Dyngus Day is, frankly, an excuse to party, a hump holiday after St. Patrick’s Day and before late spring weather roars to life. It is a day of beer, polish sausage, boiled eggs, and city-county council members slapping backs and kissing babies at VFW lodges throughout town.
Undoubtedly, there is some vino being served, too—perhaps some Hungarian vino from Tokaj or a lightly tannic German red wine, something to pair with the food. Polish sausage, in particular, a zesty sausage that is on our dinner table every Easter, pairs well with a peppery Syrah, even if a Pinot is best for the Easter table.
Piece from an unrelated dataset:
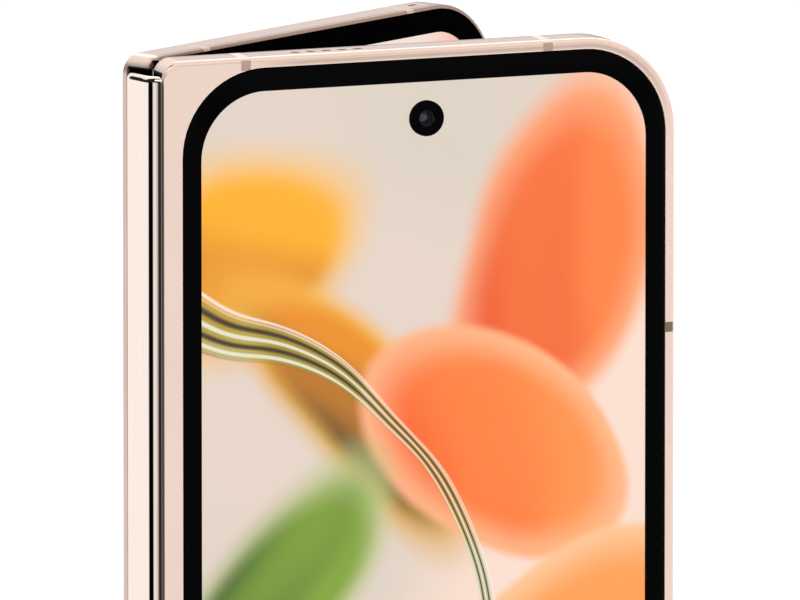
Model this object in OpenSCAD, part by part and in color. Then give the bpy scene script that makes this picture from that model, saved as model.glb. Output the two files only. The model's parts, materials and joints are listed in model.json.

Besides South Bend being a legacy town with a huge enclave of polish folks and a place where being called a “Polack” is not viewed as an ethnic slur, it is also a town that hosted the former President of the U.S. today. Indiana, for once, is in the thick of current politics and a primary coming up on May 5th.
Meanwhile, Bill and Chelsea hit Indiana all day today. They will be there for something called Dyngus Day. According to one Google search, Dyngus Day is a day where guys get to drench gals in water; apparently tomorrow, gals get to throw dishes at the guys. It’s a Polish holiday. Of course, what part of Dyngus Day will Bill Clinton take part in?
That excerpt leads me to the somewhat loosely tied point of this post. What living president would you want to party with, er, enjoy a glass of wine with?
For my money, out of Jimmy Carter, G.H. Bush, Clinton, and G.W. Bush, you are almost forced into a no-brainer decision. My personal politics aside, which straddle the middle of the road, when I’m not fantasizing about being a beatnik or a farmer of organic produce on the margins of society, I would definitely choose Clinton.
I think I would pull a Washington state red blend out for him—something with brisk acidity, complexity and abundant fruit.
Dyngus Day aside, which President would you drink with and what would you have?